Stated problem =
List all lines of the data that include the string "bodies".

Given information =
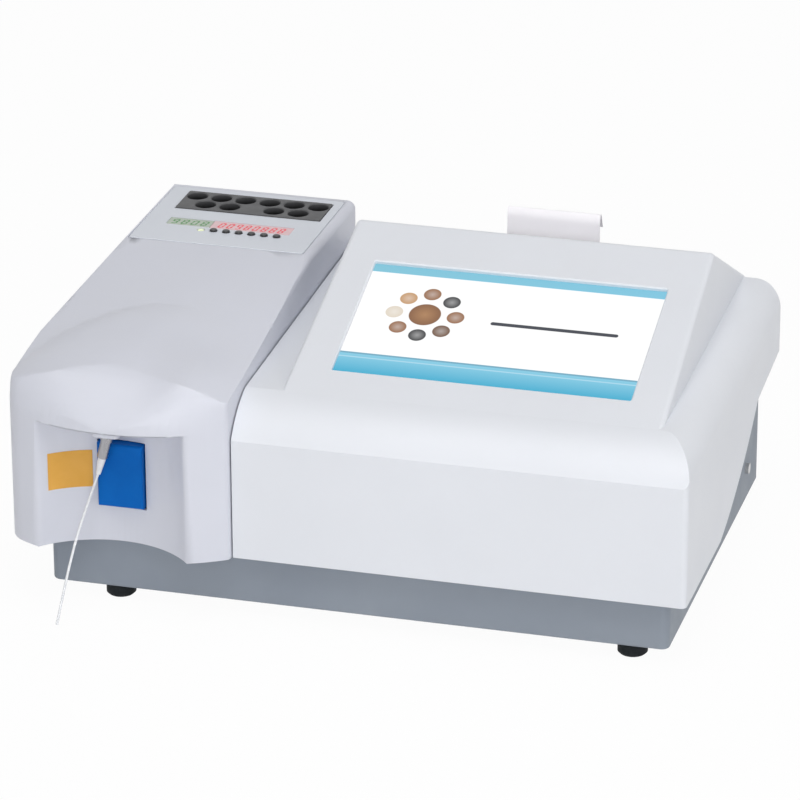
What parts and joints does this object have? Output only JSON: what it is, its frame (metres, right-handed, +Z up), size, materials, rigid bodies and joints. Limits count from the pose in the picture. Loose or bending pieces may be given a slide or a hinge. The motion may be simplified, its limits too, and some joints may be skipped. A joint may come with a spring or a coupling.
{
  "type": "blood analyzer",
  "caption": "Bench-top blood analyzer with a sloped touch display, a side reader with heated wells and keys, a scooped sampling recess and a lidded printer behind.",
  "frame": {"origin": "centre of the footprint on the surface that the feet stand on, the sample tube left out", "axes": "+X to the instrument's right, +Y to its rear, +Z up"},
  "size_m": [0.4026, 0.2991, 0.1924],
  "materials": {
    "white_shell": "satin moulded shell",
    "panel_grey": "matte light grey",
    "tray_grey": "satin powder coat",
    "zinc_sheet": "zinc plated",
    "rubber_black": "matte",
    "screw_steel": "bright",
    "black_plastic": "fine texture",
    "dark_plastic": "smooth",
    "socket_metal": "plated",
    "screen_glass": "lit display under glass",
    "board_green": "solder mask",
    "paper_white": "smooth thermal paper",
    "black_metal": "black anodised",
    "heater_orange": "heater film",
    "display_green": "green window",
    "display_red": "red window",
    "lamp_green": "small lamp",
    "clear_plastic": "clear plastic",
    "trigger_blue": "satin blue",
    "sticker_amber": "vinyl",
    "white_plastic": "smooth",
    "motor_metal": "motor can",
    "key_black": "smooth"
  },
  "bodies": {
    "housing": {"aspiration_nozzle": "screw_steel", "aspiration_tube": "clear_plastic", "base_tray": "tray_grey", "control_panel": "panel_grey", "cover_screws": "screw_steel", "data_ports": "socket_metal", "detector_board": "board_green", "fan_frame": "black_plastic", "filter_motor": "motor_metal", "flow_cell": "black_metal", "front_sticker": "sticker_amber", "incubator_block": "black_metal", "incubator_bracket": "zinc_sheet", "incubator_heater": "heater_orange", "lamp_house": "black_metal", "lcd_carrier": "zinc_sheet", "lcd_module": "dark_plastic", "main_board": "board_green", "main_cover": "white_shell", "nozzle_mount": "white_shell", "nozzle_tip": "clear_plastic", "optical_bench": "black_metal", "panel_board": "board_green", "paper_strip": "paper_white", "power_inlet": "black_plastic", "power_supply": "board_green", "power_switch": "black_plastic", "print_head": "dark_plastic", "printer_frame": "dark_plastic", "printer_hinge_pin": "screw_steel", "pump_housing": "dark_plastic", "pump_motor": "motor_metal", "reader_cover": "white_shell", "rear_panel": "zinc_sheet", "rubber_feet": "rubber_black", "short_screws": "screw_steel", "status_lamp": "lamp_green", "temperature_display": "display_green", "timer_display": "display_red", "touch_panel": "screen_glass", "trigger_bracket": "zinc_sheet", "trigger_pin": "screw_steel", "trigger_switch": "dark_plastic", "waste_outlet": "socket_metal"},
    "printer_lid": {"printer_lid": "white_shell"},
    "platen_roller": {"platen_roller": "rubber_black"},
    "paper_roll": {"paper_roll": "paper_white"},
    "trigger_plate": {"trigger_plate": "trigger_blue"},
    "trigger_plunger": {"trigger_plunger": "black_plastic"},
    "power_rocker": {"power_rocker": "black_plastic"},
    "fan_rotor": {"fan_rotor": "black_plastic"},
    "pump_rotor": {"pump_rotor": "white_plastic"},
    "filter_wheel": {"filter_wheel": "black_metal"},
    "timer_key_1": {"timer_key_1": "key_black"},
    "timer_key_2": {"timer_key_2": "key_black"},
    "timer_key_3": {"timer_key_3": "key_black"},
    "timer_key_4": {"timer_key_4": "key_black"},
    "timer_key_5": {"timer_key_5": "key_black"},
    "timer_key_6": {"timer_key_6": "key_black"}
  },
  "joints": [
    {"name": "printer_lid_hinge", "type": "hinge", "parent": "housing", "child": "printer_lid", "pos_m": [0.07225, 0.12842, 0.14728], "axis": [-1, 0, 0], "range_deg": [0, 80]},
    {"name": "paper_roll_spin", "type": "hinge", "parent": "housing", "child": "paper_roll", "pos_m": [0.07225, 0.09983, 0.13847], "axis": [1, 0, 0], "continuous": true},
    {"name": "platen_spin", "type": "hinge", "parent": "housing", "child": "platen_roller", "pos_m": [0.07225, 0.08668, 0.16257], "axis": [1, 0, 0], "continuous": true},
    {"name": "trigger_hinge", "type": "hinge", "parent": "housing", "child": "trigger_plate", "pos_m": [-0.13355, -0.102, 0.0993], "axis": [1, 0, 0], "range_deg": [0, 5], "stiffness_Nm_per_rad": 0.5},
    {"name": "trigger_plunger_slide", "type": "slide", "parent": "housing", "child": "trigger_plunger", "axis": [0, 1, 0], "range_m": [0, 0.0018]},
    {"name": "power_rocker_tilt", "type": "hinge", "parent": "housing", "child": "power_rocker", "pos_m": [0.10525, 0.131, 0.0417], "axis": [0, 0, 1], "range_deg": [0, 20]},
    {"name": "fan_spin", "type": "hinge", "parent": "housing", "child": "fan_rotor", "pos_m": [0.05125, 0.126, 0.0417], "axis": [0, 1, 0], "continuous": true},
    {"name": "pump_spin", "type": "hinge", "parent": "housing", "child": "pump_rotor", "pos_m": [-0.01795, -0.077, 0.0347], "axis": [0, 1, 0], "continuous": true},
    {"name": "filter_wheel_spin", "type": "hinge", "parent": "housing", "child": "filter_wheel", "pos_m": [-0.12775, -0.043, 0.0677], "axis": [1, 0, 0], "continuous": true},
    {"name": "timer_key_1_press", "type": "slide", "parent": "housing", "child": "timer_key_1", "axis": [0, 0, -1], "range_m": [0, 0.0006], "stiffness_N_per_m": 400},
    {"name": "timer_key_2_press", "type": "slide", "parent": "housing", "child": "timer_key_2", "axis": [0, 0, -1], "range_m": [0, 0.0006], "stiffness_N_per_m": 400},
    {"name": "timer_key_3_press", "type": "slide", "parent": "housing", "child": "timer_key_3", "axis": [0, 0, -1], "range_m": [0, 0.0006], "stiffness_N_per_m": 400},
    {"name": "timer_key_4_press", "type": "slide", "parent": "housing", "child": "timer_key_4", "axis": [0, 0, -1], "range_m": [0, 0.0006], "stiffness_N_per_m": 400},
    {"name": "timer_key_5_press", "type": "slide", "parent": "housing", "child": "timer_key_5", "axis": [0, 0, -1], "range_m": [0, 0.0006], "stiffness_N_per_m": 400},
    {"name": "timer_key_6_press", "type": "slide", "parent": "housing", "child": "timer_key_6", "axis": [0, 0, -1], "range_m": [0, 0.0006], "stiffness_N_per_m": 400}
  ],
  "couplings": [
    {"joint": "paper_roll_spin", "follows": "platen_spin", "ratio": 0.2353},
    {"joint": "trigger_plunger_slide", "follows": "trigger_hinge", "m_per_rad": 0.02}
  ]
}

Exercise response =
What parts and joints does this object have? Output only JSON: what it is, its frame (metres, right-handed, +Z up), size, materials, rigid bodies and joints. Limits count from the pose in the picture. Loose or bending pieces may be given a slide or a hinge. The motion may be simplified, its limits too, and some joints may be skipped. A joint may come with a spring or a coupling.
  "bodies": {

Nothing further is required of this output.